By 2022, he predicted, most of the retail food sector will have already shifted to cage-free eggs, and the law would just press the outliers to join what will then be the mainstream.
Pacelle said he could “absolutely” foresee the coalition spending millions of dollars to back the effort.
“We’ll do what it takes to win,” he said.
He also raised the specter of a barrage of television advertisements aimed at voters next year, should the question make the ballot.
“Nothing tells the story like actually seeing these cages and crates and these poor animals who are living there indefinitely,” he said.
Asked if the egg producers or allied groups might spend money to fight the ballot question, Gregory said that is “definitely an option” and he is soon going to travel to Massachusetts to strategize on how to move forward.
At the State House event, advocates argued the initiative is simply the right thing to do.
“This measure asserts that society will no longer accept the abject suffering of animals as a pathway to profit,” said Matt Bershadker, president and chief executive of the American Society for the Prevention of Cruelty to Animals.
Carter Luke, president and chief executive of the MSPCA, said the proposed law would simply ensure laying hens, breeding pigs, and veal calves have enough space to stand up, lie down, turn around, and extend their limbs.
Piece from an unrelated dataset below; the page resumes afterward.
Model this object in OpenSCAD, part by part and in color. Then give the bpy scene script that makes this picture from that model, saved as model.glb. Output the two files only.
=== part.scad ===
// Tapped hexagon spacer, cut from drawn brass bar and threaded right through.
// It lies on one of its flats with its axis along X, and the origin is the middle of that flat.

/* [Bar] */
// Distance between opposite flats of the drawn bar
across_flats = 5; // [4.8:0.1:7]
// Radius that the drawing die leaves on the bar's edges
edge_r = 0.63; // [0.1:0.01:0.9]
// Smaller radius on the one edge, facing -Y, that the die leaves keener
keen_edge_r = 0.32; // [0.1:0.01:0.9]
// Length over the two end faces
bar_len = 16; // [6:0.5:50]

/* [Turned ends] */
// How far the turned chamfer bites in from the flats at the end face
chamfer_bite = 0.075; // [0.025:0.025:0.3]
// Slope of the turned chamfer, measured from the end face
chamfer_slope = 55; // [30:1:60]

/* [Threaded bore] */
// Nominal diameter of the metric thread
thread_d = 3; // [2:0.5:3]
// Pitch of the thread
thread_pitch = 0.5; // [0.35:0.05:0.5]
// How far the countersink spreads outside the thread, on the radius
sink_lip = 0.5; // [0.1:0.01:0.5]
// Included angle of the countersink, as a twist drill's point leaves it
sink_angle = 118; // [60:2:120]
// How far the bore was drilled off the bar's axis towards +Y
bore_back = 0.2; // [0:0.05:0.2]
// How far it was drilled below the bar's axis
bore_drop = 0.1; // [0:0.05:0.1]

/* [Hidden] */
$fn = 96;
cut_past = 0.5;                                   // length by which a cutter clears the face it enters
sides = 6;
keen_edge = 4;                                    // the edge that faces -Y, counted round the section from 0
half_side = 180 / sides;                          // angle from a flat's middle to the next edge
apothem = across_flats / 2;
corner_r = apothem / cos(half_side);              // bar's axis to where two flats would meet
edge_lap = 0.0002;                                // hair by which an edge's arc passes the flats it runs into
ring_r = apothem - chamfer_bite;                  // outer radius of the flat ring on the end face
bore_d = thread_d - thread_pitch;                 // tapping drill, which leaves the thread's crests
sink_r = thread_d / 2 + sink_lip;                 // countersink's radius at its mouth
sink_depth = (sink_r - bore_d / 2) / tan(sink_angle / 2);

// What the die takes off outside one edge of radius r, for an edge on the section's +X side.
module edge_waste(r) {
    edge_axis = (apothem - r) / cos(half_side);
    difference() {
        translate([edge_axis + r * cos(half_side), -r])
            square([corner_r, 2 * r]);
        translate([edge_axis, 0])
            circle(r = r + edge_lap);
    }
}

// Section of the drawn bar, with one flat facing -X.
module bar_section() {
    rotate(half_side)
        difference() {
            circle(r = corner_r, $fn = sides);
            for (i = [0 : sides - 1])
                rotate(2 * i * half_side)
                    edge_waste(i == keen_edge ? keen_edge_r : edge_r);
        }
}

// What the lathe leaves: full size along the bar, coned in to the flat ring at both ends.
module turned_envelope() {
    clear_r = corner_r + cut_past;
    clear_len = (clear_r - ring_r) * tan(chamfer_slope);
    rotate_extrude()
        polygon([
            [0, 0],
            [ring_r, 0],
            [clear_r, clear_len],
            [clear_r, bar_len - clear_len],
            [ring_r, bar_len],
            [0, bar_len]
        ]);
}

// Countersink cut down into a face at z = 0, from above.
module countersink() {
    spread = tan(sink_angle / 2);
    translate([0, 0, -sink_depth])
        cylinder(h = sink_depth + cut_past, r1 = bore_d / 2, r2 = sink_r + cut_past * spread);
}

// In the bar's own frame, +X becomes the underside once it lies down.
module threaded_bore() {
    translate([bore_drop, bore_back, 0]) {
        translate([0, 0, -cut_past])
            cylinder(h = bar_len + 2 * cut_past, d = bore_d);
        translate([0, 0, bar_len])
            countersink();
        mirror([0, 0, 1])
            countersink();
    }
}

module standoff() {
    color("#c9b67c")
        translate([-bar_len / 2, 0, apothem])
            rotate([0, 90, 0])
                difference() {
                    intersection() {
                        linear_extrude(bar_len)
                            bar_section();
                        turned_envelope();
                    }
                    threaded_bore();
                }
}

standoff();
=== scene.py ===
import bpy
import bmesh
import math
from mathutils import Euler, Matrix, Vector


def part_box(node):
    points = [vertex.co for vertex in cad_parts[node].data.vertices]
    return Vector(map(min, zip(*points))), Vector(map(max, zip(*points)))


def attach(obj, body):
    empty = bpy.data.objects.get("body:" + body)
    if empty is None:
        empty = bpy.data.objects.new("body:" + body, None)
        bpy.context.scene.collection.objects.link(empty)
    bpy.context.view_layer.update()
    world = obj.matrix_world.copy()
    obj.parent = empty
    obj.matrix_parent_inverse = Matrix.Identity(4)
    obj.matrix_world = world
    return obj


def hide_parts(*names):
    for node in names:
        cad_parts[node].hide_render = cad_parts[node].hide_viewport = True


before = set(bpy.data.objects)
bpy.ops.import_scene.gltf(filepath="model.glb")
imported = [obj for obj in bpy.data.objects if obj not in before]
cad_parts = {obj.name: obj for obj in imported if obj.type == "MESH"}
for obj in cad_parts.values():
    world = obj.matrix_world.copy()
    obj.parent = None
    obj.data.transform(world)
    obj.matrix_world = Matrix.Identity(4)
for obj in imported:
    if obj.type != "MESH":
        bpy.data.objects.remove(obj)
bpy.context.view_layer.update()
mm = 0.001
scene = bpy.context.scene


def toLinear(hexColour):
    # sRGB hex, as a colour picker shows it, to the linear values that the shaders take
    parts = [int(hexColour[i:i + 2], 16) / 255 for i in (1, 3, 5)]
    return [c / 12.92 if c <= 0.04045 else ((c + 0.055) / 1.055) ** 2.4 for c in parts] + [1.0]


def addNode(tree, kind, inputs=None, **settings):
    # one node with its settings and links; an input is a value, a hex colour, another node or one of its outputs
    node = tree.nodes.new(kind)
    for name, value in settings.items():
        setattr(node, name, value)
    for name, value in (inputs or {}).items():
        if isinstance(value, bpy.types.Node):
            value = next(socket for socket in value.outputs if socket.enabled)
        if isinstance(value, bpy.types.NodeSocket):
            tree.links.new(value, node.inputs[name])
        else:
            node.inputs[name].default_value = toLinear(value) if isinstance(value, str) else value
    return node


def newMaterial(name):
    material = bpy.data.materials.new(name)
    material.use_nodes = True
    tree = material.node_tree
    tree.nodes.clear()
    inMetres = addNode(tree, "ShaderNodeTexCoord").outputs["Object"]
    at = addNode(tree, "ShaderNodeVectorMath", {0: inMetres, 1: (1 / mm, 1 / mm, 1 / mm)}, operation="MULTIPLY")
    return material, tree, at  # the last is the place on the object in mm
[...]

He called it a “landmark campaign.”
Agricultural interests indicated they see it as a landmark campaign too, but not in a positive way.
Dave Warner, a spokesman for the National Pork Producers Council, said the initiative would result in financial damage to local hog farmers and, potentially, less availability of a “safe and sustainable” source of food.
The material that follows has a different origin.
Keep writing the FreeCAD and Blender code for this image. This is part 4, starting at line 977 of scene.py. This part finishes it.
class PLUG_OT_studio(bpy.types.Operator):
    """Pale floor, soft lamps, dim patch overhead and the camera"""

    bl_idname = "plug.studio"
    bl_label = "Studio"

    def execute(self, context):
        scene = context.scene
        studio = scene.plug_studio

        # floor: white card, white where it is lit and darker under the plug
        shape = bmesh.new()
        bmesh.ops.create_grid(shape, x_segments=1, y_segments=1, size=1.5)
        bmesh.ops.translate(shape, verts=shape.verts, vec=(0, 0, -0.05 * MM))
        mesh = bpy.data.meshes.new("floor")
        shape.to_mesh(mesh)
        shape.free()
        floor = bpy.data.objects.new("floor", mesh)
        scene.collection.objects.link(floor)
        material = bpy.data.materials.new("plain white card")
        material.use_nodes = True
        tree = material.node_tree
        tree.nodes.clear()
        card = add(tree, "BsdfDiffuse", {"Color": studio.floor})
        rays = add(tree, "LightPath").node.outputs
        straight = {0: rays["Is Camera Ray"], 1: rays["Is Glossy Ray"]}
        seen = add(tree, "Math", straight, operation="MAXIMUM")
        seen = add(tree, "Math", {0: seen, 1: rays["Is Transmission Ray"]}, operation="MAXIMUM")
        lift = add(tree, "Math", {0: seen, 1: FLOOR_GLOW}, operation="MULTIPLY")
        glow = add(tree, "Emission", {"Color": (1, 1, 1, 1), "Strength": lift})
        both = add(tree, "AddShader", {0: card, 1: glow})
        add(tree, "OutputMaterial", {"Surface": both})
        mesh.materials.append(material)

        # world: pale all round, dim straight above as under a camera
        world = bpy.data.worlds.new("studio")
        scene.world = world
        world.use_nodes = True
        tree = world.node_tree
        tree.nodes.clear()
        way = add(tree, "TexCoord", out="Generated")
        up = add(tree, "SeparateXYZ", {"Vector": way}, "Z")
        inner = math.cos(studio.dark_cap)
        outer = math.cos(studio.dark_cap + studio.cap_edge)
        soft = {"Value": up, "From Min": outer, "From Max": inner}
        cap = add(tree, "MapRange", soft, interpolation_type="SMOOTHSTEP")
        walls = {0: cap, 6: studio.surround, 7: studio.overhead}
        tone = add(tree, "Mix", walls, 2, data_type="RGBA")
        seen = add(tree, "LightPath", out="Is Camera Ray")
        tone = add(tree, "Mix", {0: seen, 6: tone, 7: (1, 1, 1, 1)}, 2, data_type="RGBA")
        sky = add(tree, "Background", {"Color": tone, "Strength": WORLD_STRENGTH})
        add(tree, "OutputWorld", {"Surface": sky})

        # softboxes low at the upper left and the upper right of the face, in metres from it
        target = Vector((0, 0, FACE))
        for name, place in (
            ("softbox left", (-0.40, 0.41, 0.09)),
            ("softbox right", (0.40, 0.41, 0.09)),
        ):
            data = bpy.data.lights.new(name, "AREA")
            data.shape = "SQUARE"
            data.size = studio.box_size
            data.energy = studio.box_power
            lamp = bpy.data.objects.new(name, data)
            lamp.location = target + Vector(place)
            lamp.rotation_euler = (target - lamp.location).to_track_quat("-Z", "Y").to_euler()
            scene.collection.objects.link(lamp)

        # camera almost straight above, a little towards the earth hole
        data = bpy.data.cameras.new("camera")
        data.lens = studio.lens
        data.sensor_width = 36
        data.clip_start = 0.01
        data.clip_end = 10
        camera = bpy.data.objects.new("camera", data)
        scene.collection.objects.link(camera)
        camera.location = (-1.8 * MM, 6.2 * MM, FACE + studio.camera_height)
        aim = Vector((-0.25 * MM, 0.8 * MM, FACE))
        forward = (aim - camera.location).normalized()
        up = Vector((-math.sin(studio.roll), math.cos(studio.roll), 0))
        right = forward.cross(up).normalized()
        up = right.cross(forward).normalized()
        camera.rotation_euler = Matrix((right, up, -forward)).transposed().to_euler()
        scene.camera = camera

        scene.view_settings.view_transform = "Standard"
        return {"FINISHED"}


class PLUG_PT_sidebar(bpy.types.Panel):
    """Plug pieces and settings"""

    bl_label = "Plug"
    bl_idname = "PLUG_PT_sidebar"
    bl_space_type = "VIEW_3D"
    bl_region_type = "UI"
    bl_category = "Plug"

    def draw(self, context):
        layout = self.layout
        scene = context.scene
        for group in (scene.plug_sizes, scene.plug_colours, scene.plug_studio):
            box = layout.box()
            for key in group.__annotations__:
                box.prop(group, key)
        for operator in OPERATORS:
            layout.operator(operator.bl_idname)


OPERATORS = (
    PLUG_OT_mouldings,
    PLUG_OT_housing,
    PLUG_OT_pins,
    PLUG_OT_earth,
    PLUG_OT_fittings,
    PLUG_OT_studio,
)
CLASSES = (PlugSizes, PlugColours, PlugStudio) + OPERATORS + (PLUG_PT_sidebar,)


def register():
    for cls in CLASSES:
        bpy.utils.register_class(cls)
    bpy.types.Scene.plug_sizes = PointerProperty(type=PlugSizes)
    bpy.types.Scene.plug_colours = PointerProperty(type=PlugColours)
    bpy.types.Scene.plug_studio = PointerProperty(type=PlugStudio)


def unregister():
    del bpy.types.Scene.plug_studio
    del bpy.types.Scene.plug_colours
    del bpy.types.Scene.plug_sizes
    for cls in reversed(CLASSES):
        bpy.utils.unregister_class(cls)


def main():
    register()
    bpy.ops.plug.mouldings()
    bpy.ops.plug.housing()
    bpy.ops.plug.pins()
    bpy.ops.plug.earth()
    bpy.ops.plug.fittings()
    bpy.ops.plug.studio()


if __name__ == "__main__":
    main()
The effort, he said in a statement, was about the national Humane Society using Massachusetts, a state with little pork production, “to gain momentum for advancing its national vegan agenda regardless of the negative impact it would have had on the health and safety of the animals and the farmers who care for them.”
Kay Johnson Smith, president and chief executive of the Animal Agriculture Alliance, an industry group, said in a statement that animal care is a priority and all sectors of the industry have guidelines to improve the lives of animals.
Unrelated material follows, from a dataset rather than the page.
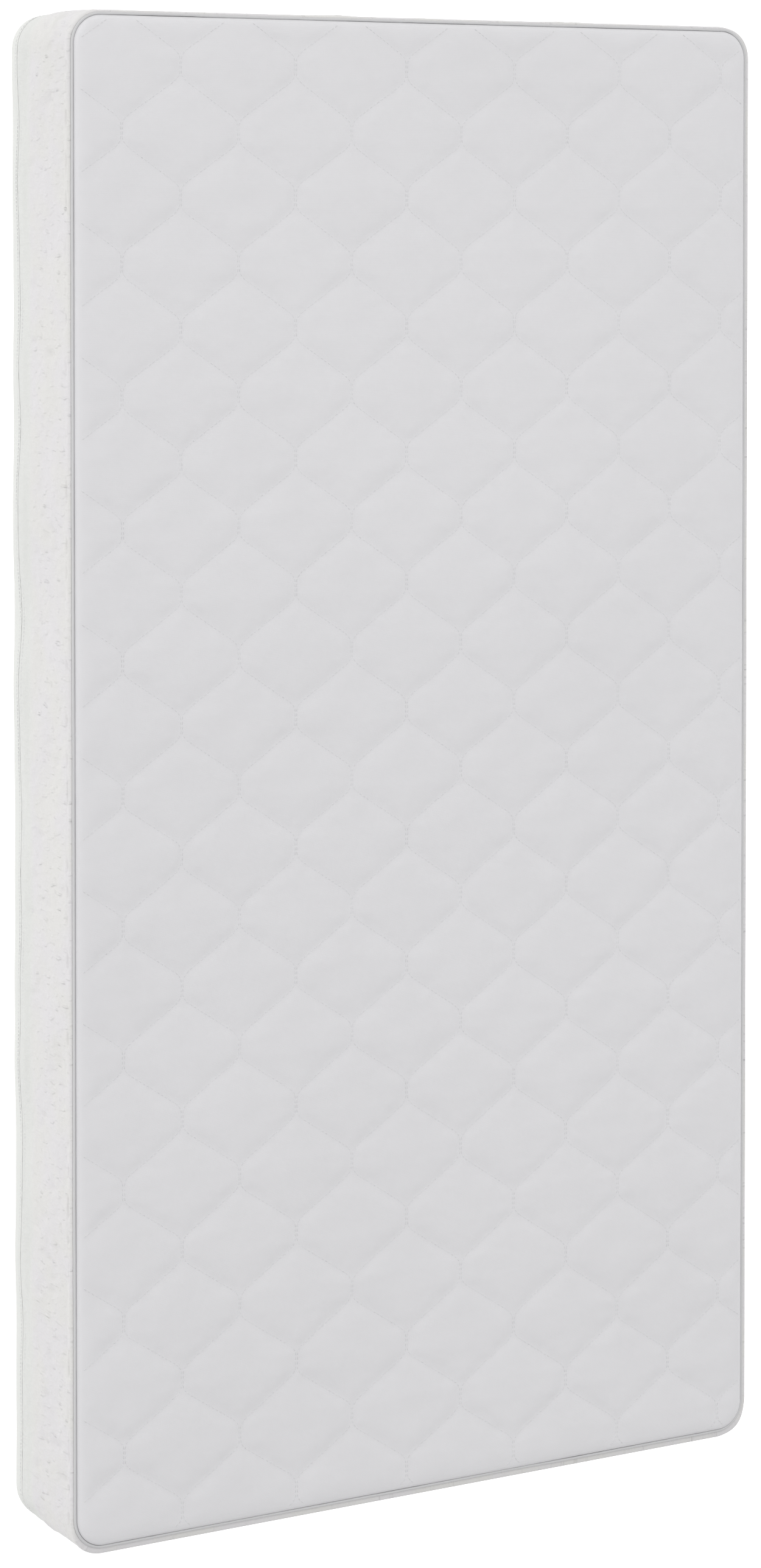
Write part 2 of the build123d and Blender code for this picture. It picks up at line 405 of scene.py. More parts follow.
def handlingTree(nodes, source):
    # slow drift of tone over a large piece, with a few faint smudges
    drift = nodes.mapped(nodes.noise(source["Vector"], 3.2, 2.0), 0.3, 0.7, -0.5, 0.5)
    smudge = nodes.mapped(nodes.noise(source["Vector"], 26.0, 3.0, 0.6), 0.3, 0.7, -0.25, 0.25)
    return {"Tone": nodes.sum("MULTIPLY_ADD", nodes.sum("ADD", drift, smudge), source["Amount"], 1.0)}


relief = ("Height", "Shade")
effects = {
    "knit": ("knitLoops", "Loop", 0.0012, relief, knitTree),
    "weave": ("plainWeave", "Yarn", 0.0005, relief, weaveTree),
    "fibre": ("fibreField", "Size", 0.002, relief, fibreTree),
    "foam": ("foamCells", "Cell", 0.0012, relief, foamTree),
    "tone": ("handlingTone", "Amount", 0.02, ("Tone",), handlingTree),
}
groups = {key: effectGroup(*effect) for key, effect in effects.items()}


def clothMaterial(name, colour, effect, size, bump, useUv=False, toneAmount=0.02, roughness=0.9, sheen=0.0,
                  metallic=0.0, extra=None, patches=None):
    # one surface effect for height and shade, drifting tone, and an extra relief where given, with painted
    # light and shade that follow that relief
    material = bpy.data.materials.new(name)
    material.use_nodes = True
    nodes = Nodes(material.node_tree)
    shader = material.node_tree.nodes["Principled BSDF"]
    where = nodes.add("ShaderNodeTexCoord").outputs["UV" if useUv else "Object"]

    def placed(key, value):
        group = nodes.add("ShaderNodeGroup", node_tree=groups[key])
        nodes.plug(where, group.inputs["Vector"])
        group.inputs[effects[key][1]].default_value = value
        return group.outputs

    surface, tone = placed(effect, size), placed("tone", toneAmount)
    shade = nodes.sum("MULTIPLY", surface["Shade"], tone["Tone"])
    normal = None
    if extra is not None:
        # the extra relief brings painted light and shade: its colour is lighter on the relief's crests and
        # darker in its hollows
        more, depth, paintedShading = extra(nodes, where)
        shade = nodes.sum("MULTIPLY", shade, paintedShading)
        normal = nodes.bump(more, depth)
    nodes.plug(nodes.bump(surface["Height"], bump, normal), shader.inputs["Normal"])
    mix = nodes.add("ShaderNodeVectorMath", operation="SCALE")
    mix.inputs[0].default_value = colour
    nodes.plug(shade, mix.inputs["Scale"])
    whole = mix.outputs[0]
    if patches is not None:
        tinted = nodes.add("ShaderNodeVectorMath", operation="MULTIPLY")
        nodes.plug(whole, tinted.inputs[0])
        nodes.plug(patches(nodes, where), tinted.inputs[1])
        whole = tinted.outputs[0]
    nodes.plug(whole, shader.inputs["Base Color"])
    for socket, value in (("Roughness", roughness), ("Specular IOR Level", 0.25), ("Metallic", metallic),
                          ("Sheen Weight", sheen), ("Sheen Roughness", 0.5)):
        shader.inputs[socket].default_value = value
    return material


def puckerRelief(nodes, where):
    # the padded border's small puckers, and soft creases longer up it than along it, none near the zip; the
    # creases carry a painted highlight, and the puckers painted light on their crests and painted shade in
    # their hollows
    blobs = nodes.noise(nodes.scaled(where, (1.2, 0.7, 1.0)), 150.0, 2.0, 0.5)
    streak = nodes.noise(nodes.scaled(where, (1.0, 0.42, 1.0)), 200.0, 1.0, 0.5)
    crease = nodes.mapped(streak, 0.52, 0.80, 0.0, 1.0)
    crease = nodes.sum("MULTIPLY", crease, crease)
    upper = nodes.mapped(nodes.split(where)[1], 0.020, 0.036, 0.0, 1.0)
    crease = nodes.sum("MULTIPLY", crease, upper)
    height = nodes.sum("MULTIPLY_ADD", crease, 1.1, blobs)
    # painted highlight: the creases are painted up to 2% lighter, and the puckers a little lighter on their
    # crests and darker in their hollows
    shade = nodes.mapped(crease, 0.0, 1.0, 1.0, 1.02)
    return height, 0.0011, nodes.sum("MULTIPLY", shade, nodes.mapped(blobs, 0.3, 0.7, 0.992, 1.006))


def borderPatches(nodes, where):
    # the border's tone drifts between faint rose and beige, and turns a little green in its lower third
    rose, beige, green = (1.0, 0.985, 1.0), (1.0, 0.992, 0.972), (0.992, 1.004, 0.978)
    up = nodes.split(where)[1]
    colour = rose
    for other, amount in ((beige, nodes.mapped(nodes.noise(where, 24.0, 2.0), 0.4, 0.6, 0.0, 1.0)),
                          (green, nodes.mapped(up, 0.017, 0.026, 1.0, 0.0))):
        mix = nodes.add("ShaderNodeMix", data_type="VECTOR")
        nodes.plug(amount, mix.inputs[0])
        nodes.plug(colour, mix.inputs[4])
        nodes.plug(other, mix.inputs[5])
        colour = mix.outputs[1]
    return colour


def crinkleRelief(nodes, where):
    # small soft crinkles of a thin film, painted lighter on their crests and darker in their hollows as
    # painted light and shade
    crease = nodes.noise(where, 46.0, 3.0, 0.55, 0.6)
    return crease, 0.0012, nodes.mapped(crease, 0.3, 0.7, 0.98, 1.02)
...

She argued the proposed ballot question is not about animal care, but about “restricting, and ultimately eliminating, the ability of family farmers to raise animals for food” (an accusation the coalition vehemently denies).
Some local groups also expressed opposition.
Jon B. Hurst, president of the Retailers Association of Massachusetts, said his group would oppose the measure because it could put state retailers at a disadvantage and would raise prices for consumers.
Rich Bonanno, president of the Massachusetts Farm Bureau Federation balked at the ballot initiative.
“What’s significant about this ballot question is it not only would ban practices in the state of Massachusetts which largely don’t even exist [here] . . .” he said. “What’s significant about it is it bans products produced outside the state using those practices.”
Bonanno said his group’s overriding concern about the measure is that it would reduce consumer choice and raise costs.
“While there are a small percentage of people who are willing to pay” a lot more for cage-free eggs, he said, “most people in Massachusetts simply can’t afford them.”
If Attorney General Maura Healey says the proposed question passes constitutional muster, advocates can begin the process of gathering the tens of thousands of signatures needed to make the ballot. If successful, voters will be able to have their say next year.